Already, plenty has been said about the authentic look and feel of the biopic that Bob Dylan diehards have been waiting a generation to embrace. And there’s no doubt that A Complete Unknown captures something, well, electric. Like the work of Dylan himself, it’s less a concrete telling and more of an idea. We get an idea of the man, an idea of the time. A whispered yet unassailable sense of how both were fuelled–and irrevocably changed–by the other.
Still, Mangold is careful not to canonize Dylan completely. His first assessment of Joan Baez (straight into a mic in front of a crowd, no less) is that her voice is pretty–maybe a little too pretty. When his girlfriend, Sylvie Russo (Elle Fanning) probes him to open up with her claim that I tell you everything! he snaps back Yeah, and I never asked to hear any of it. He even groans when his mentor, Pete Seeger, appears. To quote Baez: he’s kind of an asshole.
But just like a string of other real-life movie “assholes” (Mark Zuckerberg, Steve Jobs, Howard Hughes), A Complete Unknown asks if Dylan’s unfeeling persona is directly proportional to his talent.
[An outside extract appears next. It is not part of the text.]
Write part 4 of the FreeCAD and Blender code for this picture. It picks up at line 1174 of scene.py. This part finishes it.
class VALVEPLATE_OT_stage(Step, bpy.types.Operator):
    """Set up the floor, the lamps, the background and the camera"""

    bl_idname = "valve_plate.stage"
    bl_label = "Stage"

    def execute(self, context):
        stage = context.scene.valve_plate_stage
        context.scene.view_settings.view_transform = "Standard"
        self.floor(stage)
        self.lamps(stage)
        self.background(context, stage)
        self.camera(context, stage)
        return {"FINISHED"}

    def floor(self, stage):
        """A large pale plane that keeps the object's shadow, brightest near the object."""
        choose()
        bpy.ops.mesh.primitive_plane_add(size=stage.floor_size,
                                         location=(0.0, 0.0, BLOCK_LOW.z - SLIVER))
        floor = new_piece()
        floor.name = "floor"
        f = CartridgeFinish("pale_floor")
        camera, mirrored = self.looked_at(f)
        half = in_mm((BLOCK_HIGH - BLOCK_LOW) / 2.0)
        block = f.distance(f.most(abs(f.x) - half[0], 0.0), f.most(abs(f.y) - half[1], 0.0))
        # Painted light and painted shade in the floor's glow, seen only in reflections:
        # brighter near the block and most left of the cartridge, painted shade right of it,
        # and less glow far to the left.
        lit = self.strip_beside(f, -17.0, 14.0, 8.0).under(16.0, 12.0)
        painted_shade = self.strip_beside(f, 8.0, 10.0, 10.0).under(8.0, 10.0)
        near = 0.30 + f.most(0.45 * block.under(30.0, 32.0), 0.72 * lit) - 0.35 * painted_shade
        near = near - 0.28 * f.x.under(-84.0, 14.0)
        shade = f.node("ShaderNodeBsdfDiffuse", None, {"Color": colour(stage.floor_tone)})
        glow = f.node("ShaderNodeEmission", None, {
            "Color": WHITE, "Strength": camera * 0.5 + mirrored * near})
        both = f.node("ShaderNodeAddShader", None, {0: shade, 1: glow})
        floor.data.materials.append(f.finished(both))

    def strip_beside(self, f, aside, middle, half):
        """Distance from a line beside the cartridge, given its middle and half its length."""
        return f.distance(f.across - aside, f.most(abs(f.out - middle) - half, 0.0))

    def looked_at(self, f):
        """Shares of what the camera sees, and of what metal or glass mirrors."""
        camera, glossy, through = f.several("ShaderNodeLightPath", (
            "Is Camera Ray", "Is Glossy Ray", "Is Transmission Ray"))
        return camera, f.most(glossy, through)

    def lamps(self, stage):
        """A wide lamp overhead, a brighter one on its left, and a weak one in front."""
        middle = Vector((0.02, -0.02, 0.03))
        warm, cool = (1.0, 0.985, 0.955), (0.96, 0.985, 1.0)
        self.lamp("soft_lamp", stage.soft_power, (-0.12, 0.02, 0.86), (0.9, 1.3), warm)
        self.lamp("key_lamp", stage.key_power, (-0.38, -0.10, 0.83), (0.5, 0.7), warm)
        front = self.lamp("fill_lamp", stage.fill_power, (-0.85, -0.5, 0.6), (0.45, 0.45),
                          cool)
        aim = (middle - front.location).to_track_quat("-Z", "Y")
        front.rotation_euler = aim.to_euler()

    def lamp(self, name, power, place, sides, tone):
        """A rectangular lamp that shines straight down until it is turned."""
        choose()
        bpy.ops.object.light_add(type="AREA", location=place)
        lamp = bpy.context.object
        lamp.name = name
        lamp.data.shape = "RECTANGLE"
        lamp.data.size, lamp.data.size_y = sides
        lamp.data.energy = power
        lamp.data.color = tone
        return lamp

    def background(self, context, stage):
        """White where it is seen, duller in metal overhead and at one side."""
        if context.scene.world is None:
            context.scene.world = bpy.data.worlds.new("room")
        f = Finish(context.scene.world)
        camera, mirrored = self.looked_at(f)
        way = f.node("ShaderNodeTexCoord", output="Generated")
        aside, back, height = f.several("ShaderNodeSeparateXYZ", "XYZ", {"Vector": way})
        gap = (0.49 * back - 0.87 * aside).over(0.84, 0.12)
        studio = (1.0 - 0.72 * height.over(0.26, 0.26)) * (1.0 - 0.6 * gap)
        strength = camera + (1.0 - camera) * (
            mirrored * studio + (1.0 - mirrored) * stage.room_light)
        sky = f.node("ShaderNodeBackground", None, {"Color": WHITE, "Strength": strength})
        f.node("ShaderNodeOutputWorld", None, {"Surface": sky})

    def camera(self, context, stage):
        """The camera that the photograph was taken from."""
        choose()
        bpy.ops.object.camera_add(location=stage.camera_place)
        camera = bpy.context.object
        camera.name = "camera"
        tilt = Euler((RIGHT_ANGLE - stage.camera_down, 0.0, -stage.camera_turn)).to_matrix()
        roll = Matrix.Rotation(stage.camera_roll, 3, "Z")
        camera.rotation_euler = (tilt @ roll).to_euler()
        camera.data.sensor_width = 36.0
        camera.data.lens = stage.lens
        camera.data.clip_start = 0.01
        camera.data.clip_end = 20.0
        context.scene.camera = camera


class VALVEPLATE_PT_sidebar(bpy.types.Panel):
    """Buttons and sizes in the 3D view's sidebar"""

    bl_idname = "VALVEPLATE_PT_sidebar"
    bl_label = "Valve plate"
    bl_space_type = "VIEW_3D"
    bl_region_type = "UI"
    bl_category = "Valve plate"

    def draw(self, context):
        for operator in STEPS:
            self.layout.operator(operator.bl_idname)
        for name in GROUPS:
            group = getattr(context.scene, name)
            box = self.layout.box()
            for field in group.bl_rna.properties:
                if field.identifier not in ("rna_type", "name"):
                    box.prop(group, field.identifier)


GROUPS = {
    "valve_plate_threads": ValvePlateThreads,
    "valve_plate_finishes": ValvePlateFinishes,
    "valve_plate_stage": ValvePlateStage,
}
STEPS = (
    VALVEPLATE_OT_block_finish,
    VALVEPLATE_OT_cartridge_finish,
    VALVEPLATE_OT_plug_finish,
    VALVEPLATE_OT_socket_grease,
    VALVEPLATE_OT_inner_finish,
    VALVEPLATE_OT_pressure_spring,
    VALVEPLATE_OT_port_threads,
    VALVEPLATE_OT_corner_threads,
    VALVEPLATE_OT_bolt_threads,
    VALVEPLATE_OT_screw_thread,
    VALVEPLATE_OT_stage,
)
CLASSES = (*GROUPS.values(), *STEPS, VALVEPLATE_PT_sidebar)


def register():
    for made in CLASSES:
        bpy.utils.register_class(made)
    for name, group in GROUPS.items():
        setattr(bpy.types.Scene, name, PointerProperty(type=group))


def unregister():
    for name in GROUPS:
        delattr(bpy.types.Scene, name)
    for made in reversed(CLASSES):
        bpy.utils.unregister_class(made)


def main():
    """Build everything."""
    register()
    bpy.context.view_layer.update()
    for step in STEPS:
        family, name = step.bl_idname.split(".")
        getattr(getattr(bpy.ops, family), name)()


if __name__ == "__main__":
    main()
Perhaps for an era-defining artist to grow, they NEED to outgrow their lovers, mentors and peers. It’s the stuff of a lonely life, and to convey it, Mangold lingers on several emotional shots of the faces of Dylan’s closest allies, watching from side stage as he performs.
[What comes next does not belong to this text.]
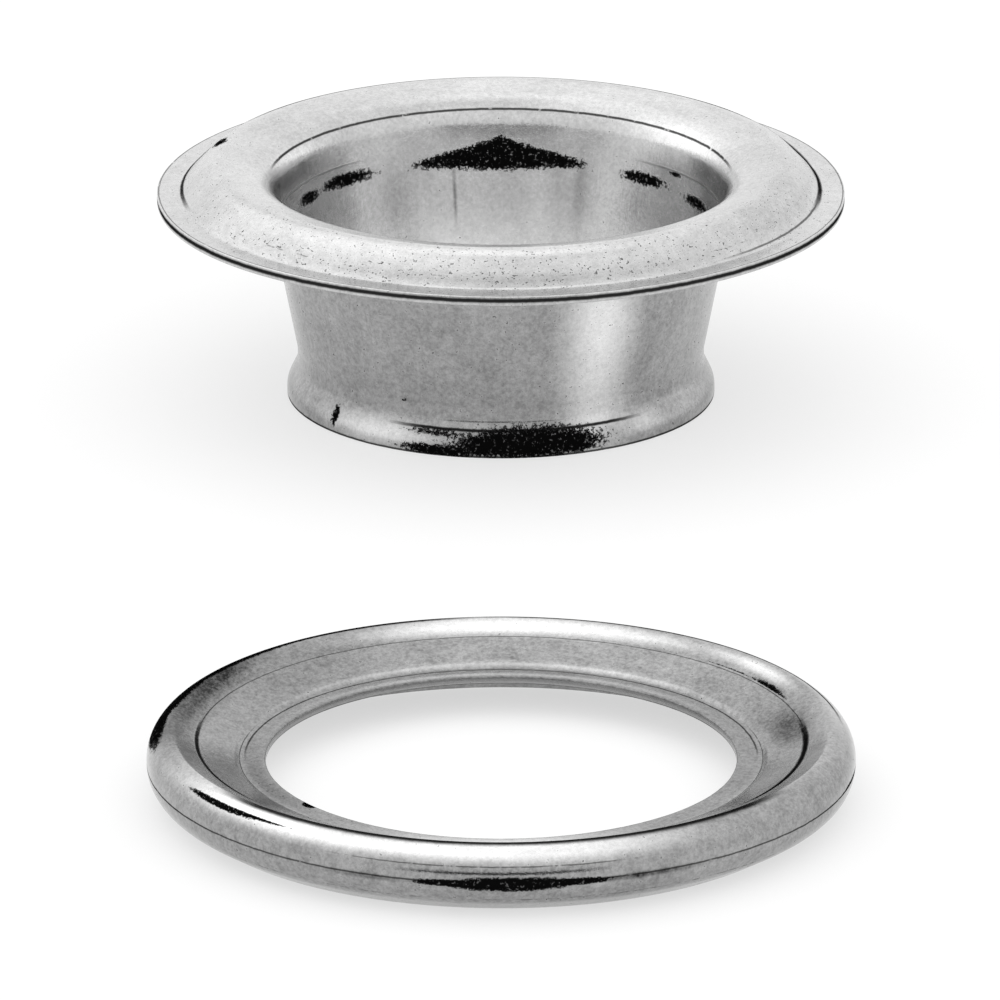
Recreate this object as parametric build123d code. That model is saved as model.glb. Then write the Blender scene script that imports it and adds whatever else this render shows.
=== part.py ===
from build123d import *
from math import atan2, cos, degrees, radians, tan
import os

# Grommet eyelet and its washer, two stamped sheet pieces, in millimetres.
# The eyelet stands on the open end of its barrel, with its axis on Z and z = 0 at that end.
# The washer lies on the same surface in front of it, with its rounded bead upwards.
# Every bend radius is the one on the inner side of its bend.

# Eyelet: sheet, barrel and flared end
eyelet_sheet = 0.35
bore_d = 14.0
flare_swell = 0.39
flare_land = 0.35
flare_length = 0.80
waist_length = 0.63
flare_bend = 0.50
waist_bend = 0.45

# Eyelet: flange at the other end
flange_d = 24.8
flange_height = 7.27

# Eyelet: throat, crown and lip, as shares of the flange's width outside the bore
cone_share = 0.237
crown_rise_share = 0.278
throat_drop_share = 0.089
shoulder_share = 0.204
lip_share = 0.157
throat_bend_share = 0.167
crown_bend_share = 0.111
foot_bend_share = 0.056

# Washer: sheet, outer diameter and the room that its hole leaves round the barrel
washer_sheet = 0.28
washer_d = 23.6
fit_clearance = 0.10

# Washer: bead rolled over the outer edge, as shares of the washer's width outside its hole
bead_bend_share = 0.197
bead_wall_share = 0.025
crest_flat_share = 0.019
curl_tail_share = 0.172
crest_slope = 26.0
curl_slope = 31.0

# Washer: flat land round the hole and the dish up to the bead, as shares of the same width
land_share = 0.214
step_run_share = 0.042
step_rise_share = 0.030
band_width_share = 0.195
band_rise_share = 0.099
dish_depth_share = 0.266
dish_bend_share = 0.074
step_bend_share = 0.020
crest_bend_share = 0.010

# Gap between the two rims on the surface
pieces_gap = 18.3

# Sizes that follow from the ones above
bore_r = bore_d / 2
flange_r = flange_d / 2
flange_width = flange_r - bore_r
flare_r = bore_r + flare_swell + eyelet_sheet
washer_r = washer_d / 2
washer_hole_r = flare_r + fit_clearance
washer_width = washer_r - washer_hole_r


def pressed_section(face_points, inner_bends, sheet):
    """Section of a bent sheet: its face line, with the metal to the right of travel."""
    points = [Vector(*point) for point in face_points]
    ways = [(end - start).normalized() for start, end in zip(points, points[1:])]
    rights = [way.rotate(Axis.Z, -90) for way in ways]
    back_points = []
    for point, right_in, right_out in zip(points, rights[:1] + rights, rights + rights[-1:]):
        mitre = sheet / (1 + right_in.dot(right_out))
        back_points.append(point + (right_in + right_out) * mitre)
    face_bends = []
    back_bends = []
    for inner, way_in, way_out in zip(inner_bends, ways, ways[1:]):
        turns_left = way_in.cross(way_out).Z > 0
        face_bends.append(inner if turns_left else inner + sheet)
        back_bends.append(inner + sheet if turns_left else inner)
    face_line = FilletPolyline(*points, radius=face_bends)
    back_line = FilletPolyline(*back_points, radius=back_bends)
    start_edge = Line(points[0], back_points[0])
    end_edge = Line(points[-1], back_points[-1])
    return make_face([face_line, back_line, start_edge, end_edge])


def turned(section):
    """Solid of revolution about Z from a section drawn as radius and height."""
    return revolve(Plane.XZ * section, Axis.Z).solid()


def eyelet():
    """Barrel with a flared end, a cone that opens into the throat, a domed crown and a flat lip."""
    waist_low = flare_land + flare_length
    waist_high = waist_low + waist_length
    lip_top = flange_height + eyelet_sheet
    crown_top = flange_height + crown_rise_share * flange_width
    throat_r = bore_r + cone_share * flange_width
    throat_z = crown_top - throat_drop_share * flange_width
    foot_r = flange_r - lip_share * flange_width
    crown_r = foot_r - shoulder_share * flange_width
    face_points = [
        (bore_r + flare_swell, 0),
        (bore_r + flare_swell, flare_land),
        (bore_r, waist_low),
        (bore_r, waist_high),
        (throat_r, throat_z),
        (crown_r, crown_top),
        (foot_r, lip_top),
        (flange_r, lip_top),
    ]
    throat_bend = throat_bend_share * flange_width
    crown_bend = crown_bend_share * flange_width
    foot_bend = foot_bend_share * flange_width
    inner_bends = [flare_bend, waist_bend, waist_bend, throat_bend, crown_bend, foot_bend]
    return turned(pressed_section(face_points, inner_bends, eyelet_sheet))


def bend_side(inner_bend, turn):
    """Length along the washer's face from a corner to where its bend begins."""
    return (inner_bend + washer_sheet) * tan(radians(turn) / 2)


def washer():
    """Ring with a flat land round its hole, a dish and a bead rolled over its outer edge."""
    step_bend = step_bend_share * washer_width
    dish_bend = dish_bend_share * washer_width
    crest_bend = crest_bend_share * washer_width
    bead_bend = bead_bend_share * washer_width
    band_slope = degrees(atan2(band_rise_share, band_width_share))
    crest_side = bend_side(crest_bend, band_slope + crest_slope)
    upper_side = bend_side(bead_bend, 90 - crest_slope)
    lower_side = bend_side(bead_bend, 90 - curl_slope)
    crest_flat = crest_flat_share * washer_width
    crest_in = (crest_side + crest_flat + upper_side) * cos(radians(crest_slope))
    curl_in = lower_side * cos(radians(curl_slope)) + curl_tail_share * washer_width

    # Heights upwards from the edge of the curl, which rests on the surface
    curl_z = curl_in * tan(radians(curl_slope))
    shoulder_z = curl_z + lower_side + bead_wall_share * washer_width + upper_side
    crest_z = shoulder_z + crest_in * tan(radians(crest_slope))
    band_z = crest_z - band_rise_share * washer_width
    land_z = crest_z - dish_depth_share * washer_width
    step_z = land_z + step_rise_share * washer_width

    # Radii from the hole outwards
    land_r = washer_hole_r + land_share * washer_width
    step_r = land_r + step_run_share * washer_width
    crest_r = washer_r - crest_in
    band_r = crest_r - band_width_share * washer_width
    face_points = [
        (washer_hole_r, land_z),
        (land_r, land_z),
        (step_r, step_z),
        (band_r, band_z),
        (crest_r, crest_z),
        (washer_r, shoulder_z),
        (washer_r, curl_z),
        (washer_r - curl_in, 0),
    ]
    inner_bends = [step_bend, step_bend, dish_bend, crest_bend, bead_bend, bead_bend]
    ring = turned(pressed_section(face_points, inner_bends, washer_sheet))
    return Pos(0, -(flange_r + pieces_gap + washer_r), 0) * ring


os.makedirs("parts", exist_ok=True)
for name, piece in (("eyelet", eyelet()), ("washer", washer())):
    export_step(piece, f"parts/{name}.step")
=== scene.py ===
import bpy
import math
import numpy as np
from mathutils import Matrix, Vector


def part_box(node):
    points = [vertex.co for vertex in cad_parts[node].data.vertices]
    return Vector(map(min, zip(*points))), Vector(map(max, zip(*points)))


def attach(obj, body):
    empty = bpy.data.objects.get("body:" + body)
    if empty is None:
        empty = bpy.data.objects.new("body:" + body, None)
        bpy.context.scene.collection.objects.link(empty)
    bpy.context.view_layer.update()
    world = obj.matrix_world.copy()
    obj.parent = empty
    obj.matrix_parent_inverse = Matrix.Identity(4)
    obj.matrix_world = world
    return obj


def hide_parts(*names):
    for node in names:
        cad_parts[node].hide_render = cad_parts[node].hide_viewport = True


# Grommet eyelet and washer of nickel-plated sheet, on a pale studio floor.
# Sizes of the pieces are in millimetres until the mesh is made. Azimuth 0 faces the camera, and
# 90 degrees is on its right.
MM = 0.001

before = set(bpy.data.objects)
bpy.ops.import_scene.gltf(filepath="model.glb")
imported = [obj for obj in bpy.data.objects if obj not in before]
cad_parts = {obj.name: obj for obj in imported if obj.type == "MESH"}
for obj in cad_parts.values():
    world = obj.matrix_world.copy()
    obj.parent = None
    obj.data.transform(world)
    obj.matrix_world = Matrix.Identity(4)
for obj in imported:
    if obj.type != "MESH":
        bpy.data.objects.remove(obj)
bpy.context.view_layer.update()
eyelet_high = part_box("eyelet")[1]
washer_low, washer_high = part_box("washer")

# Eyelet: sheet, barrel and flared end
eyelet_sheet = 0.35
bore_r = 7.0
flare_swell = 0.39
flare_land = 0.35
flare_length = 0.80
waist_length = 0.63
flare_bend = 0.50
waist_bend = 0.45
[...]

Silvie’s tearful eyes hint that she already knows Bob’s rapid ascent means she'll lose her grasp on him. Seeger has the look of a man who realises his peaceful-protest style is being rendered obsolete in real time. And Baez stares at Dylan like he’s an alien crashed to Earth; marooned on a planet that finds him fascinating, but with an atmosphere he’s not built to breathe. Okay Bob, she says, You won. Freedom from all of us, and all of this shit. Isn't that what you wanted?